①今までは自営業者や企業年金のないサラリーマンしか加入資格がなかったのですが、今回の改正により公務員や主婦、企業年金のあるサラリーマンも加入資格を得ることになったので現役世代は誰でも加入可能になりました。

②今までは月単位での掛金拠出であったため限度額の使い残しを繰り越したりできなかったが、今回の改正により年単位での掛金拠出になったためボーナス時に使い残し分の一括拠出等の柔軟な拠出が可能となりました。

ポータビリティとは転職時などに資産を持ち運べる制度で、今までは転職先に企業年金制度はあるが確定拠出年金制度がなかった場合は掛金の拠出はできず運用の指図しかできませんでしたが、今回の改正により確定給付年金へのポータビリティも可能になりました。

その他もいくつか改正点はありますが、個人にとって特に重要になってくるのはこのあたりかと思いますので下の表にまとめてみました。







◼︎そもそも確定拠出年金のメリットとは

確定拠出年金は自助努力を促すために大きなメリットが用意されていますので説明します。

①掛金が全額所得控除となる
②運用益が非課税
③受取時の税制優遇がある
④受給権が保護されている

①確定拠出年金の掛金は全額所得控除となるため、それに対応した所得税住民税が減ります。
課税所得200万円の人が年間24万円拠出した場合、所得税10%と住民税10%で年間48000円が節税されます。
住民税は一律10%ですが、所得税は年収が高い人ほど税率が高くなるのでより節税効果が大きくなります。

通常の預金や投資信託などでは利息や売却益、分配金などに対して20.315%の税金が課されますが、確定拠出年金の場合それら運用益がすべて非課税となります。
例えば上記条件で30年間3%で運用しながら積み立てた場合、一般の金融商品の場合税金が引かれて10,370,360円で確定拠出年金の場合11,418,100円となるため、1,047,740円もの差が生まれます。

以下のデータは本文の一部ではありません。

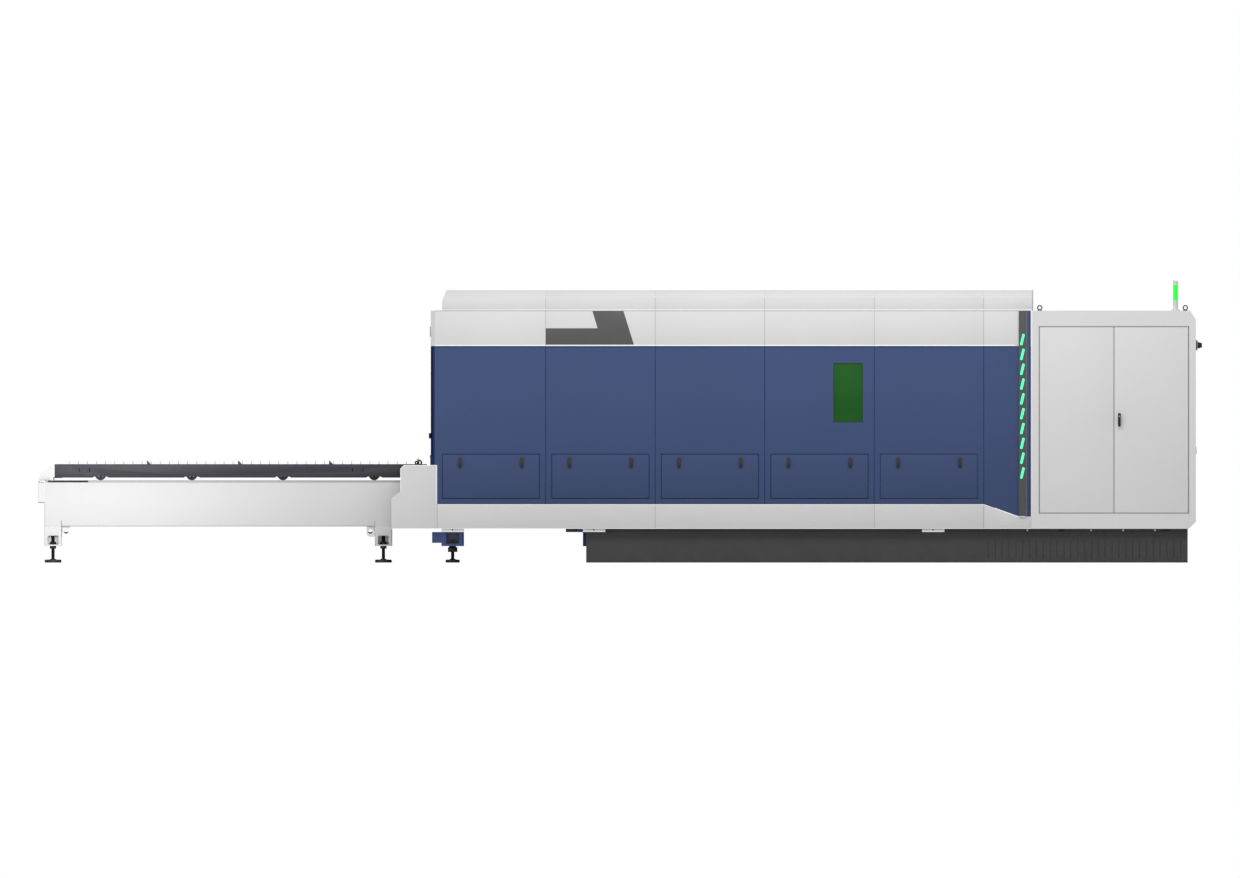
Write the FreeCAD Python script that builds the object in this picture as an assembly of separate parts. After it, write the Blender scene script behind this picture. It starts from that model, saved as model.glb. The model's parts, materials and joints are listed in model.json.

③受取時にも税制の優遇がされており、一括で受け取る場合には退職所得控除、分割で受け取る場合には公的年金等控除の対象となります。
退職所得控除は20年以下の場合は年数×40万円、20年超の場合は800万円+70万円×(年数-20年)となるので例えば30歳から加入して60歳時に一括で受け取った場合、1500万円までは非課税となり、それを上回った部分についても課税所得は2分の1になります。

上記例で①~③までの税制面のメリットを合わせると
確定拠出年金を使った場合:約1286万円
となり、
一般の投資信託などの場合:約1037万円
銀行預金の場合:約720万円

と比べてかなりの差になります。

④確定拠出年金は転職をしても、万が一企業が倒産しても、金融機関が破綻しても、公的年金の受給額が減ってもそれまでに積み立ててきたお金は100%もらえるようにきちんと保護されていますので老後の資金としてとても安心です。



◼︎デメリットはないのか

確定拠出年金はかなり大きなメリットがあることはわかっていただけたかと思いますが、デメリットも存在しますので書いておきます。

①原則60歳までは解約不可
②手数料がある
③すべて自己責任


①確定拠出年金は老後資産を形成するための制度ですので60歳までは途中で引き出したりできません。ですので無理のない拠出額にしておくことが大切です。
途中で拠出が厳しい状況になった場合は一時ストップ年に1回拠出額の変更ができます。
デメリットとして載せましたがプラスに捉えると60歳まで引き出せないので貯蓄の苦手な人でも確実に老後資金が貯まります。

②初回には口座開設手数料が2777円(一部の金融機関はもう少し高い)かかったり、運用時にも月に数百円(金融機関によって差がある)ずつ費用がかかります。
また確定拠出年金で投資信託を選んだ場合は資産残高に対して信託報酬などがかかります。
運用時の手数料は金融機関によって、信託報酬は商品ごとで結構差がありますので比較サイトなどで調べてみると良いと思います。手数料はできる限り安い方がその分有利に資産形成できます。

③確定拠出年金には元本保証型の商品や色々な投資信託型の商品などがあります。
それらをどう組み合わせるかによって将来貰える金額が変わります
リスク商品に投資した場合元本割れするケースもありえます。
元本保証型も名目金額は保証されてますがインフレなどによって実質的に目減りするケースもありえます。
ですので各自が自分の年齢やリスクの許容度、経済の動向などを考慮しつつ商品の選択をしていく必要があります。
現在の自分の運用状況はPCやケータイでもいつでも確認したり、内容の変更もできるので状況に合わせて上手に運用していきましょう。



◼︎まとめ

一通り改正点やメリット、デメリットの要点を説明しましたが、老後のための資産形成の方法としては最強と言っても過言でないほど魅力的な制度です。
今回を機にきちんとライフプランを考え、利用を検討してみてはいかがでしょうか。